Et c’est exactement pareil avec le devoir de mémoire, elle croyait aux luttes non partisanes, au fait qu’on peut trouver du bon comme du mauvais partout. Elle était l’opposé du manichéisme. Je me reconnais aussi dans cette démarche. Quand j’ai rejoint le cabinet de monsieur Teissier à la Métropole, il n’y avait aucun engagement politique, je voulais m’engager pour mon territoire, simplement.
C’est aussi quelque chose qu’on retrouve chez Simone Veil, l’engagement pour une cause plus que pour la politique ?
A . D : En fait oui et non, tout dépend de ce qu’on entend par « politique ». Simone Veil était une vraie femme politique, au sens premier du terme : servir la cité. Elle aurait pu avoir accès à des positions plus élevées encore, mais elle n’avait pas réellement d’ambition personnelle, elle voulait participer à quelque chose de plus important.
Son engagement pour les droits des femmes, c’est ce qui vous marque chez elle ?
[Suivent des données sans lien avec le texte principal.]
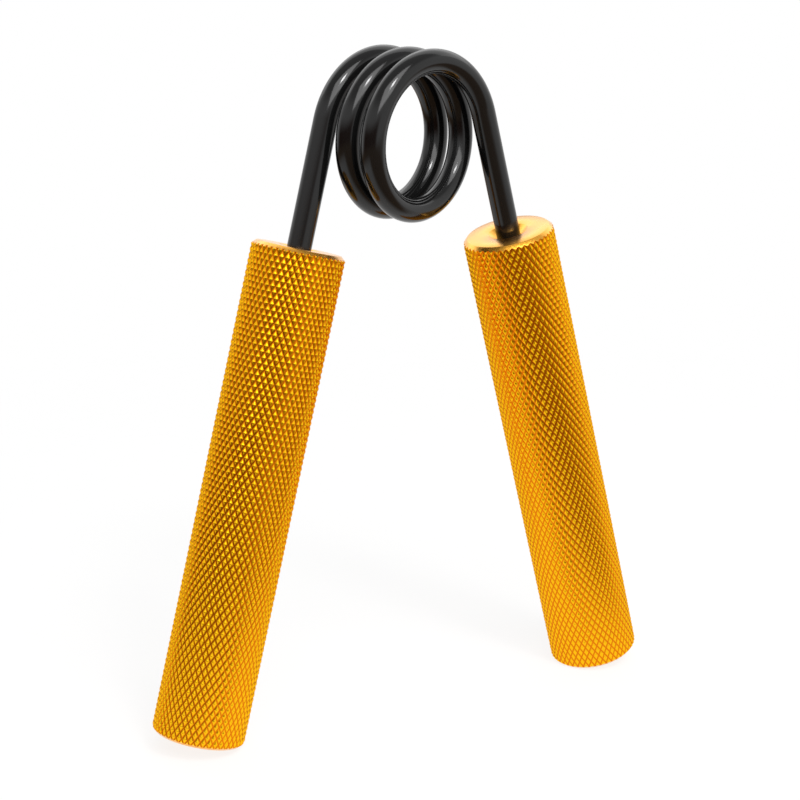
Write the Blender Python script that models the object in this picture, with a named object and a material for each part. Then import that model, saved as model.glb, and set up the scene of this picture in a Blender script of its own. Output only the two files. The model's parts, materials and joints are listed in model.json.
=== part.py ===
"""Hand gripper: one torsion spring with a knurled grip bar pressed on each leg.

Frame: X from the left grip to the right grip, Y from front to back along the
coil's axis, Z up. The coil is on top. The lowest rim of both grips lies on
Z = 0, and the Z axis runs midway between the grips through the coil's centre.
"""

import math

import bmesh
import bpy
import numpy as np
from mathutils import Matrix, Vector

MM = 0.001

# Spring wire and coil
WIRE_DIAMETER = 6.5 * MM
COIL_MEAN_DIAMETER = 39.0 * MM
COIL_PITCH = 8.8 * MM
FULL_TURNS = 2

# Spring legs, which run straight off the coil
LEG_LEAN = math.radians(14.75)
LEG_SPLAY = math.radians(3.0)
LEG_FREE_LENGTH = 34.0 * MM
LEG_SEAT_LENGTH = 60.0 * MM

# Grip bars
GRIP_DIAMETER = 25.0 * MM
GRIP_LENGTH = 132.5 * MM
TOP_CHAMFER = 1.2 * MM
END_CHAMFER = 1.0 * MM
MOUTH_DIAMETER = 11.0 * MM
MOUTH_ANGLE = math.radians(90.0)
DRILL_POINT_ANGLE = math.radians(118.0)

# Clearance that stands for the press fit of a leg in its bore
SEAT_CLEARANCE = 0.3 * MM

# Smoothness of the round shapes
POINTS_PER_TURN = 36
WIRE_BEVEL_STEPS = 8
GRIP_SIDES = 72
SHARP_EDGE_ANGLE = math.radians(30.0)
MERGE_DISTANCE = 0.001 * MM

GOLD = (0.83, 0.37, 0.02, 1.0)
BLACK = (0.012, 0.012, 0.013, 1.0)

# Angle that the wire winds through, from one leg's tangent point to the other's
WIND_ANGLE = 2.0 * math.pi * FULL_TURNS + math.pi - 2.0 * LEG_LEAN
COIL_RADIUS = COIL_MEAN_DIAMETER / 2.0
COIL_HALF_LENGTH = COIL_PITCH * WIND_ANGLE / (2.0 * math.pi) / 2.0
LEG_REACH = LEG_FREE_LENGTH + GRIP_LENGTH
BORE_RADIUS = WIRE_DIAMETER / 2.0 + SEAT_CLEARANCE
BORE_DEPTH = LEG_SEAT_LENGTH + SEAT_CLEARANCE


def leg_direction():
    """Unit vector down the right leg, away from the coil."""
    return Vector((
        math.sin(LEG_LEAN) * math.cos(LEG_SPLAY),
        -math.sin(LEG_SPLAY),
        -math.cos(LEG_LEAN) * math.cos(LEG_SPLAY),
    ))


def coil_height():
    """Height of the coil's axis with the rims of both grips' lower ends on Z = 0."""
    down = leg_direction()
    tangent_height = COIL_RADIUS * math.sin(LEG_LEAN)
    end_face_drop = -down.z * LEG_REACH
    rim_drop = (GRIP_DIAMETER / 2.0 - END_CHAMFER) * math.sqrt(1.0 - down.z ** 2)
    return end_face_drop + rim_drop - tangent_height


COIL_HEIGHT = coil_height()


def coil_point(angle):
    """Point on the wire's centre line, at an angle counted from the right side."""
    share = (angle - LEG_LEAN) / WIND_ANGLE
    return Vector((
        COIL_RADIUS * math.cos(angle),
        COIL_HALF_LENGTH * (2.0 * share - 1.0),
        COIL_HEIGHT + COIL_RADIUS * math.sin(angle),
    ))


def right_leg_point(distance):
    """Point on the right leg, at a distance from where it leaves the coil."""
    return coil_point(LEG_LEAN) + leg_direction() * distance


def half_turn(point):
    """The same place on the other side: half a turn about the Z axis."""
    return Vector((-point.x, -point.y, point.z))


def wire_route():
    """Centre line of the whole spring, from the right leg's end to the left leg's."""
    steps = round(POINTS_PER_TURN * WIND_ANGLE / (2.0 * math.pi))
    coil = [coil_point(LEG_LEAN + WIND_ANGLE * i / steps) for i in range(steps + 1)]
    leg_end = right_leg_point(LEG_FREE_LENGTH + LEG_SEAT_LENGTH)
    return [leg_end] + coil + [half_turn(leg_end)]


def least_gap(route, spacing=1.0 * MM):
    """Least clear distance between stretches of wire that aren't neighbours."""
    corners = np.array(route)
    lengths = np.linalg.norm(np.diff(corners, axis=0), axis=1)
    along = np.concatenate(([0.0], np.cumsum(lengths)))
    samples = np.arange(0.0, along[-1], spacing)
    points = np.stack([np.interp(samples, along, corners[:, i]) for i in range(3)], axis=1)
    distance = np.linalg.norm(points[:, None] - points[None, :], axis=2)
    apart = np.abs(samples[:, None] - samples[None, :]) > math.pi * COIL_RADIUS
    return float(distance[apart].min()) - WIRE_DIAMETER


def make_material(name, colour, metallic, roughness):
    """Plain Principled material."""
    material = bpy.data.materials.new(name)
    material.use_nodes = True
    shader = material.node_tree.nodes["Principled BSDF"]
    shader.inputs["Base Color"].default_value = colour
    shader.inputs["Metallic"].default_value = metallic
    shader.inputs["Roughness"].default_value = roughness
    material.diffuse_color = colour
    return material


def make_torsion_spring(material):
    """One unbroken round wire: leg, coil, leg."""
    route = wire_route()
    gap = least_gap(route)
    print(f"torsion_spring: least gap to itself {gap / MM:.2f} mm")
    curve = bpy.data.curves.new("torsion_spring", "CURVE")
    curve.dimensions = "3D"
    curve.bevel_depth = WIRE_DIAMETER / 2.0
    curve.bevel_resolution = WIRE_BEVEL_STEPS
    curve.use_fill_caps = True
    spline = curve.splines.new("POLY")
    spline.points.add(len(route) - 1)
    for point, place in zip(spline.points, route):
        point.co = (*place, 1.0)
    spline.use_smooth = True
    curve.materials.append(material)
    spring = bpy.data.objects.new("torsion_spring", curve)
    bpy.context.collection.objects.link(spring)
    return spring


def grip_profile():
    """Half section of a grip: radius and height, with the top face at height 0."""
    radius = GRIP_DIAMETER / 2.0
    mouth_radius = MOUTH_DIAMETER / 2.0
    mouth_depth = (mouth_radius - BORE_RADIUS) / math.tan(MOUTH_ANGLE / 2.0)
    drill_point = BORE_RADIUS / math.tan(DRILL_POINT_ANGLE / 2.0)
    return [
        (0.0, -GRIP_LENGTH),
        (radius - END_CHAMFER, -GRIP_LENGTH),
        (radius, -GRIP_LENGTH + END_CHAMFER),
        (radius, -TOP_CHAMFER),
        (radius - TOP_CHAMFER, 0.0),
        (mouth_radius, 0.0),
        (BORE_RADIUS, -mouth_depth),
        (BORE_RADIUS, -BORE_DEPTH),
        (0.0, -BORE_DEPTH - drill_point),
    ]


def grip_mesh(material):
    """Solid bar turned from its half section, with a blind bore for the leg."""
    shape = bmesh.new()
    corners = [shape.verts.new((radius, 0.0, height)) for radius, height in grip_profile()]
    edges = [shape.edges.new(pair) for pair in zip(corners, corners[1:])]
    bmesh.ops.spin(
        shape,
        geom=corners + edges,
        axis=(0.0, 0.0, 1.0),
        cent=(0.0, 0.0, 0.0),
        steps=GRIP_SIDES,
        angle=2.0 * math.pi,
    )
    bmesh.ops.remove_doubles(shape, verts=shape.verts, dist=MERGE_DISTANCE)
    bmesh.ops.recalc_face_normals(shape, faces=shape.faces)
    mesh = bpy.data.meshes.new("grip")
    shape.to_mesh(mesh)
    shape.free()
    mesh.shade_smooth()
    mesh.set_sharp_from_angle(angle=SHARP_EDGE_ANGLE)
    mesh.materials.append(material)
    return mesh


def right_grip_placement():
    """Placement of a grip on the right leg: +Z up the leg, +X in the leg's vertical plane."""
    up = -leg_direction()
    across = Vector((0.0, 0.0, 1.0)).cross(up).normalized()
    outward = across.cross(up)
    turn = Matrix((outward, across, up)).transposed().to_4x4()
    return Matrix.Translation(right_leg_point(LEG_FREE_LENGTH)) @ turn


def make_pivot():
    """Empty on the coil's axis, about which the right grip closes."""
    pivot = bpy.data.objects.new("squeeze_pivot", None)
    pivot.location = (0.0, 0.0, COIL_HEIGHT)
    bpy.context.collection.objects.link(pivot)
    return pivot


def make_grips(material, pivot):
    """Two equal grips, half a turn apart about the Z axis."""
    mesh = grip_mesh(material)
    right_placement = right_grip_placement()
    left_placement = Matrix.Rotation(math.pi, 4, "Z") @ right_placement
    left_grip = bpy.data.objects.new("left_handle", mesh)
    left_grip.matrix_world = left_placement
    bpy.context.collection.objects.link(left_grip)
    right_grip = bpy.data.objects.new("right_handle", mesh)
    bpy.context.collection.objects.link(right_grip)
    right_grip.parent = pivot
    right_grip.matrix_local = Matrix.Translation(-pivot.location) @ right_placement


def main():
    """Clear the scene's objects and build the gripper."""
    for item in list(bpy.data.objects):
        bpy.data.objects.remove(item, do_unlink=True)
    gold = make_material("gold_anodised_aluminium", GOLD, 1.0, 0.35)
    black = make_material("black_coated_steel", BLACK, 0.0, 0.3)
    make_torsion_spring(black)
    make_grips(gold, make_pivot())
    print(f"coil axis height {COIL_HEIGHT / MM:.3f} mm, coil half length {COIL_HALF_LENGTH / MM:.3f} mm")


main()
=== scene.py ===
import json
import math

import bmesh
import bpy
import numpy as np
from mathutils import Matrix, Vector


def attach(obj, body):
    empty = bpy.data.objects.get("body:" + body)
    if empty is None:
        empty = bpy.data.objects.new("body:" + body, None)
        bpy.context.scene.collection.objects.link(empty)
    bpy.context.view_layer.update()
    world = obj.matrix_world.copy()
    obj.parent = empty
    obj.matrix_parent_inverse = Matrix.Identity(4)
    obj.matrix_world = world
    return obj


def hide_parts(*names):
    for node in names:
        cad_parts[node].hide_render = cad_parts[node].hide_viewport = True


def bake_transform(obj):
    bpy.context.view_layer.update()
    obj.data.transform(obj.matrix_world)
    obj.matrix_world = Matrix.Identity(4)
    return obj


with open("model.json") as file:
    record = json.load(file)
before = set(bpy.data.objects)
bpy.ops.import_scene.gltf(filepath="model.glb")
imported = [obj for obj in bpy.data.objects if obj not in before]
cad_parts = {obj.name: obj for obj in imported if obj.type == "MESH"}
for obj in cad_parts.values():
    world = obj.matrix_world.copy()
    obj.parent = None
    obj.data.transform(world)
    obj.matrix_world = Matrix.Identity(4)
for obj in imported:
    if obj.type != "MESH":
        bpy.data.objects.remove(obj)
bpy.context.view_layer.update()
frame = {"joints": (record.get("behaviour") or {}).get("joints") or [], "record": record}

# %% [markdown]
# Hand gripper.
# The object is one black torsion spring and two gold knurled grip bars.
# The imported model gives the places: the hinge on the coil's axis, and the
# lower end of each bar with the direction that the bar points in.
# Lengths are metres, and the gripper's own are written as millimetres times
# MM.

MM = 0.001
hinge = Vector(frame["joints"][0]["pos_m"])
mounts = {mount["name"]: mount for mount in frame["record"]["mounts"]}
right_end = Vector(mounts["right_grip_end"]["pos_m"])
leg_direction = Vector(mounts["right_grip_end"]["axis"]).normalized()
print("coil axis at", tuple(hinge), "right bar ends at", tuple(right_end))

# %% [markdown]
# The camera stands in front and to the left of the gripper, a little above
# it. Its place is written as turns and as distances from the coil's centre,
# which is how a photographer would note it down. The focal length makes the
# object as large in the square picture as it is in the photograph.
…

A . D : Pas uniquement. Il y a ça, mais il y a aussi le devoir de mémoire. Elle a beaucoup parlé des camps, et c’était très fort pour moi. Je suis encore bouleversée d’y repenser. J’ai beaucoup appris, et beaucoup pleuré aussi, en écoutant ses confessions, en me documentant et en écrivant sur le sujet. Que l’humanité ait pu en arriver là, c’est assez terrible.
C’est un livre que j’aimerais mettre entre les mains des jeunes d’aujourd’hui.
Amandine Deslandes
C’est un livre que j’aimerais mettre entre les mains des jeunes d’aujourd’hui. De ceux qui se posent des questions sur leur place dans la société, des jeunes filles qui se posent des questions sur leur féminité. Déjà, notre génération (ndlr : Amandine Deslandes a 36 ans) avait un peu oublié d’où elle venait, et pourtant ces luttes pour les droits humains sont très récentes. On oublie vite, et j’ai le sentiment que ça ne va pas en s’arrangeant, que ce soit du côté du devoir de mémoire que de celui de la place des femmes.